CHALLENGE:
The exercise asks for every line of the data to be reproduced exactly.

--- BEGIN DATA SHOWN ---

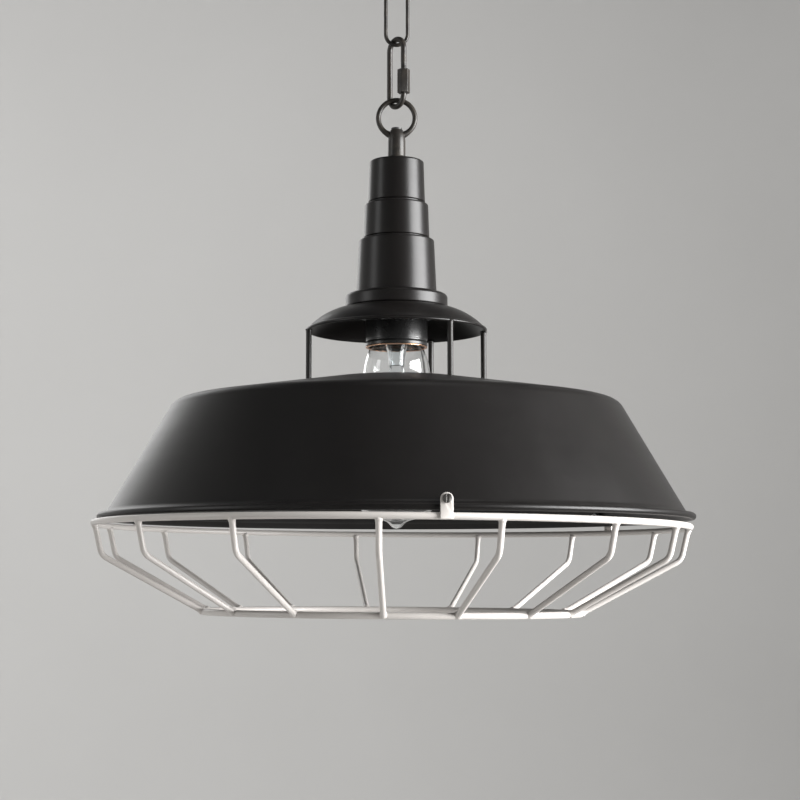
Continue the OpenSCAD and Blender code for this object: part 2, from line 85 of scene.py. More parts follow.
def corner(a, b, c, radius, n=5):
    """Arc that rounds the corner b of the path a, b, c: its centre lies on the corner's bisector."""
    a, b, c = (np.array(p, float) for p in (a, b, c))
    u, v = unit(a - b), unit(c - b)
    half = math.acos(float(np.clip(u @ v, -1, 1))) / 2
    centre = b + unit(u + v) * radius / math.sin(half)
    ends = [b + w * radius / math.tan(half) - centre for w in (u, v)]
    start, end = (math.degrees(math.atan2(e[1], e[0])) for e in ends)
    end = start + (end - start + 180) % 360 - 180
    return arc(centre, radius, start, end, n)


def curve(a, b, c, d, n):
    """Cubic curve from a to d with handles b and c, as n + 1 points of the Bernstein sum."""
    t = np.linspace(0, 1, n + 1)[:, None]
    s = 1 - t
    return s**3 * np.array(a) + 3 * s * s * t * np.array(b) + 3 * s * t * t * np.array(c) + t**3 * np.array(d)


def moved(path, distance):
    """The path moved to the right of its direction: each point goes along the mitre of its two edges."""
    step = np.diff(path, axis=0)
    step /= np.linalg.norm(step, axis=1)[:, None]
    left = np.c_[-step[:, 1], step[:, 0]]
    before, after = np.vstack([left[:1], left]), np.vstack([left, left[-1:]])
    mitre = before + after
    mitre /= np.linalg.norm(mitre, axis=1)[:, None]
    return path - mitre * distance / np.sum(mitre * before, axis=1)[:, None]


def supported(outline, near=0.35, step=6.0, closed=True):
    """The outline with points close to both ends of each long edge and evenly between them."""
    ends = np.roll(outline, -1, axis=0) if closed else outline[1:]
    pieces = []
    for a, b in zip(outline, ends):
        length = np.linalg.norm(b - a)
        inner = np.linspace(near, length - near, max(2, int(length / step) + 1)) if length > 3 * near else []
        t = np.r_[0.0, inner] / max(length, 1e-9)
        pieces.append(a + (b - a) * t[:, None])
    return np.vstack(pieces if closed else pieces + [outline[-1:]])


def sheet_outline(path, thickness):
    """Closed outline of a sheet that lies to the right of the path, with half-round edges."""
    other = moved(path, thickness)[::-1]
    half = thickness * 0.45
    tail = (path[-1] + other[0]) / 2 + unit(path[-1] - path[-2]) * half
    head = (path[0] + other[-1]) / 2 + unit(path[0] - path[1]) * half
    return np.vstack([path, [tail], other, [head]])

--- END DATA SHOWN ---

RESULT OF THE EXERCISE:
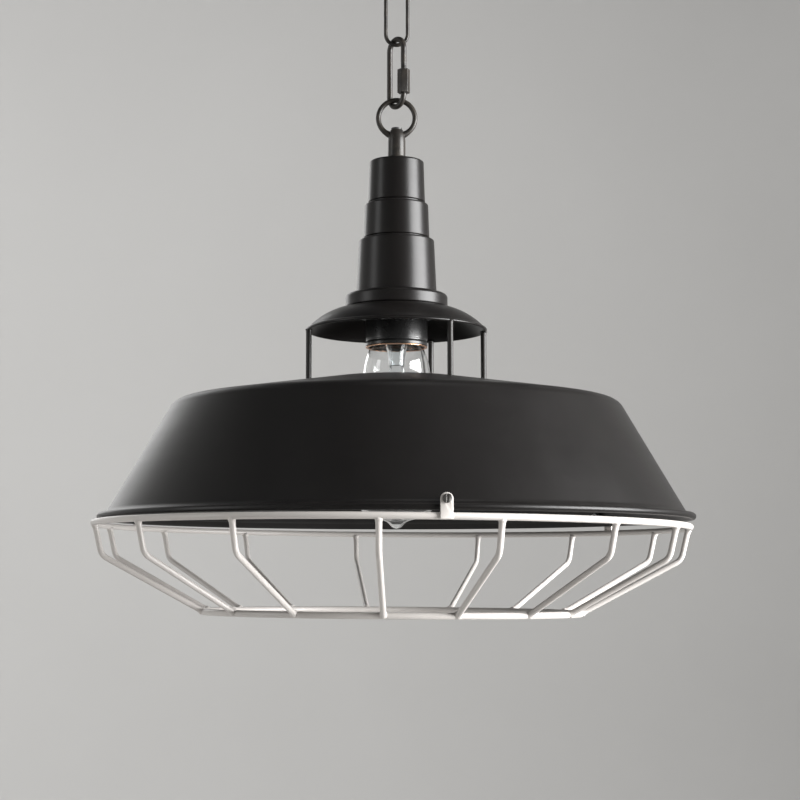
Continue the OpenSCAD and Blender code for this object: part 2, from line 85 of scene.py. More parts follow.
def corner(a, b, c, radius, n=5):
    """Arc that rounds the corner b of the path a, b, c: its centre lies on the corner's bisector."""
    a, b, c = (np.array(p, float) for p in (a, b, c))
    u, v = unit(a - b), unit(c - b)
    half = math.acos(float(np.clip(u @ v, -1, 1))) / 2
    centre = b + unit(u + v) * radius / math.sin(half)
    ends = [b + w * radius / math.tan(half) - centre for w in (u, v)]
    start, end = (math.degrees(math.atan2(e[1], e[0])) for e in ends)
    end = start + (end - start + 180) % 360 - 180
    return arc(centre, radius, start, end, n)


def curve(a, b, c, d, n):
    """Cubic curve from a to d with handles b and c, as n + 1 points of the Bernstein sum."""
    t = np.linspace(0, 1, n + 1)[:, None]
    s = 1 - t
    return s**3 * np.array(a) + 3 * s * s * t * np.array(b) + 3 * s * t * t * np.array(c) + t**3 * np.array(d)


def moved(path, distance):
    """The path moved to the right of its direction: each point goes along the mitre of its two edges."""
    step = np.diff(path, axis=0)
    step /= np.linalg.norm(step, axis=1)[:, None]
    left = np.c_[-step[:, 1], step[:, 0]]
    before, after = np.vstack([left[:1], left]), np.vstack([left, left[-1:]])
    mitre = before + after
    mitre /= np.linalg.norm(mitre, axis=1)[:, None]
    return path - mitre * distance / np.sum(mitre * before, axis=1)[:, None]


def supported(outline, near=0.35, step=6.0, closed=True):
    """The outline with points close to both ends of each long edge and evenly between them."""
    ends = np.roll(outline, -1, axis=0) if closed else outline[1:]
    pieces = []
    for a, b in zip(outline, ends):
        length = np.linalg.norm(b - a)
        inner = np.linspace(near, length - near, max(2, int(length / step) + 1)) if length > 3 * near else []
        t = np.r_[0.0, inner] / max(length, 1e-9)
        pieces.append(a + (b - a) * t[:, None])
    return np.vstack(pieces if closed else pieces + [outline[-1:]])


def sheet_outline(path, thickness):
    """Closed outline of a sheet that lies to the right of the path, with half-round edges."""
    other = moved(path, thickness)[::-1]
    half = thickness * 0.45
    tail = (path[-1] + other[0]) / 2 + unit(path[-1] - path[-2]) * half
    head = (path[0] + other[-1]) / 2 + unit(path[0] - path[1]) * half
    return np.vstack([path, [tail], other, [head]])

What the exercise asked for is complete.